Nous sommes dans le Kentucky, sur les domaines de M. Shelby, propriétaire considérable, maître bienveillant, comme le sont en général les propriétaires d’esclaves du Kentucky, mais imprévoyant comme un Américain, grand spéculateur et trop confiant dans les chances aléatoires, en vrai Yankee qu’il est. Évidemment il ne vendra jamais ses esclaves pour la satisfaction de retirer quelques maigres profits de sa propriété humaine ; mais quoi ! la nécessité est une grande déesse, et les lettres de change, quand elles sont souscrites, veulent inflexiblement être payées. À côté de sa demeure s’élève une jolie cabane construite en bois, ayant vue sur un petit jardin. Ses murs et sa façade sont recouverts par les roses ; les herbes grimpantes et les chèvrefeuilles qui s’entrelacent lui font un vêtement de verdure et de tendres couleurs, si bien qu’elle ressemble au lis de l’Écriture, plus pompeusement vêtu que Salomon dans sa gloire. C’est là qu’habitent le plus habile, le plus intelligent, le plus probe des esclaves de la ferme de Shelby, le véritable intendant de la maison, l’oncle Tom, et sa femme, la tante Chloé[1], qui exerce les fonctions de cuisinière dans la maison de M. Shelby. La tante Chloé, bonne, modeste, bavarde et active, n’est orgueilleuse et intraitable que sur un seul point, la cuisine, où elle excelle, comme toutes les négresses. C’est un philosophe dans l’art culinaire, et qui porte si bien l’empreinte de ses méditations sur son visage, qu’en la voyant passer les canards se sauvent remplis d’effroi, les oies stupides elles-mêmes s’écartent avec défiance.

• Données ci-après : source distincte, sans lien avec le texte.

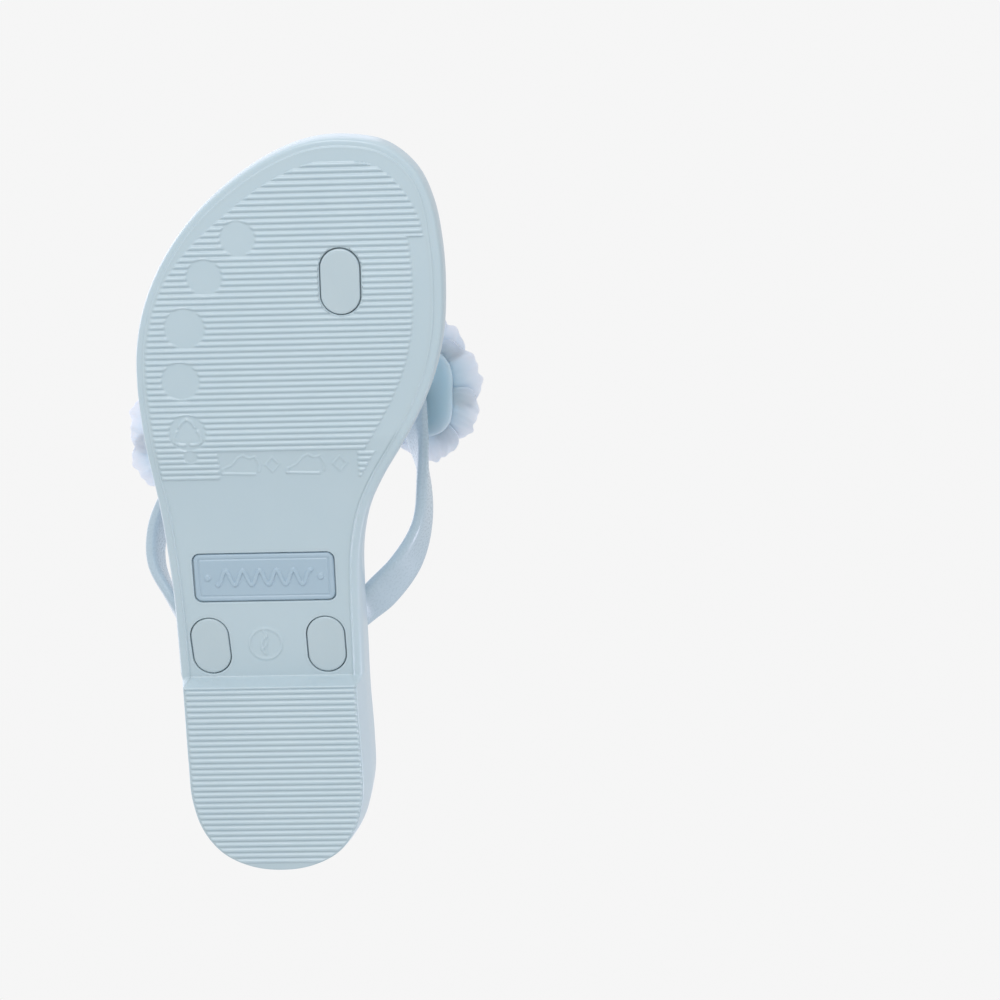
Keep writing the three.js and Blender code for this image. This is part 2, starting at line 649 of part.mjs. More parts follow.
// ---- assembly ------------------------------------------------------------------------------------
const group = new THREE.Group();
group.name = 'flip_flop';

const PALETTE = {
  sole: { color: 0xb9ccd2, roughness: 0.32 },
  footbed: { color: 0xc4d0de, roughness: 0.5 },
  badge: { color: 0xa9becd, roughness: 0.36 },
  strap: { color: 0xb4c4d0, roughness: 0.3 },
  petal: { color: 0xcdd8e8, roughness: 0.38 },
  pin: { color: 0xd6deec, roughness: 0.3 },
};

function put(name, manifold, look) {
  const mesh = new THREE.Mesh(toGeometry(manifold), new THREE.MeshStandardMaterial({
    color: PALETTE[look].color, roughness: PALETTE[look].roughness, metalness: 0,
  }));
  mesh.name = name;
  group.add(mesh);
}

put('outsole', buildSole(), 'sole');
put('footbed', buildFootbed(), 'footbed');
put('badge_plate', buildBadge(), 'badge');
put('strap', buildStrap(), 'strap');
for (const [side, seat] of Object.entries(SEATS)) {
  const m = seatMatrix(seat);
  for (const [ring, shape] of Object.entries(RINGS)) {
    put(`${side}_petals_${ring}`, petalRing(shape, m), 'petal');
  }
  put(`${side}_pin`, buildPin(m), 'pin');
}

// Put the origin at the middle of the underside.
const box = new THREE.Box3().setFromObject(group);
const centre = box.getCenter(new THREE.Vector3());
for (const mesh of group.children) mesh.geometry.translate(-centre.x, -centre.y, -box.min.z);

export default group;
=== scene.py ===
import math
import bpy
import numpy as np
from mathutils import Matrix, Vector


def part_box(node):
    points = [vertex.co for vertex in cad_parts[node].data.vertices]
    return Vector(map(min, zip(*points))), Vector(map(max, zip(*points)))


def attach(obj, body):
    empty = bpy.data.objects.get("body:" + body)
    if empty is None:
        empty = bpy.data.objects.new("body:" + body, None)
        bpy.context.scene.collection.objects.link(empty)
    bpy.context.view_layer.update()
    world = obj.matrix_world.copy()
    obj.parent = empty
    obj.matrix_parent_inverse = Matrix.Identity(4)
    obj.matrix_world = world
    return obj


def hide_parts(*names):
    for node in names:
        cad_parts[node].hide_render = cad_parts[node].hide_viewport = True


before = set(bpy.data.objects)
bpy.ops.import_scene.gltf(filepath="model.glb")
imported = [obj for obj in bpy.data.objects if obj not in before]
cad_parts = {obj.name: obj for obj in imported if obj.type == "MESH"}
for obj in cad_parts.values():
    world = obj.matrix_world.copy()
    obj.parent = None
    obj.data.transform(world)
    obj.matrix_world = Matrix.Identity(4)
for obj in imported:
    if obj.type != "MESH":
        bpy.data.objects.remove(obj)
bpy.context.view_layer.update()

MM = 0.001

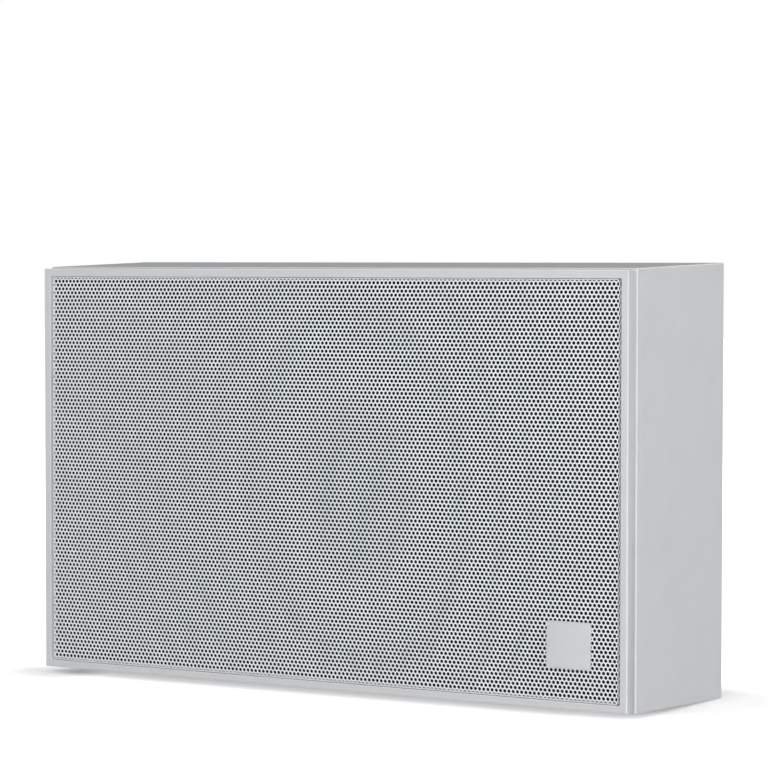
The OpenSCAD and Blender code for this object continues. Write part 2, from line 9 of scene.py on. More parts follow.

Son mari, l’oncle Tom, le héros du livre, est essentiellement une de ces créatures pour qui le Christ a prononcé cette parole : « Paix aux hommes de bonne volonté ! » Lorsque les nègres des environs sont rassemblés dans sa cabane, il sait leur tourner un sermon comme le ministre de la paroisse lui-même, car Tom est né prédicateur ; il a innées en lui les qualités du missionnaire et du prêtre ; son grand bonheur est d’apprendre aux nègres à chanter les cantiques méthodistes, celui-ci par exemple : « Oh ! je vais à la gloire, ne viendras-tu point avec moi ? Ne

  1. Nous dirions en français le père Tom, la mère Chloé.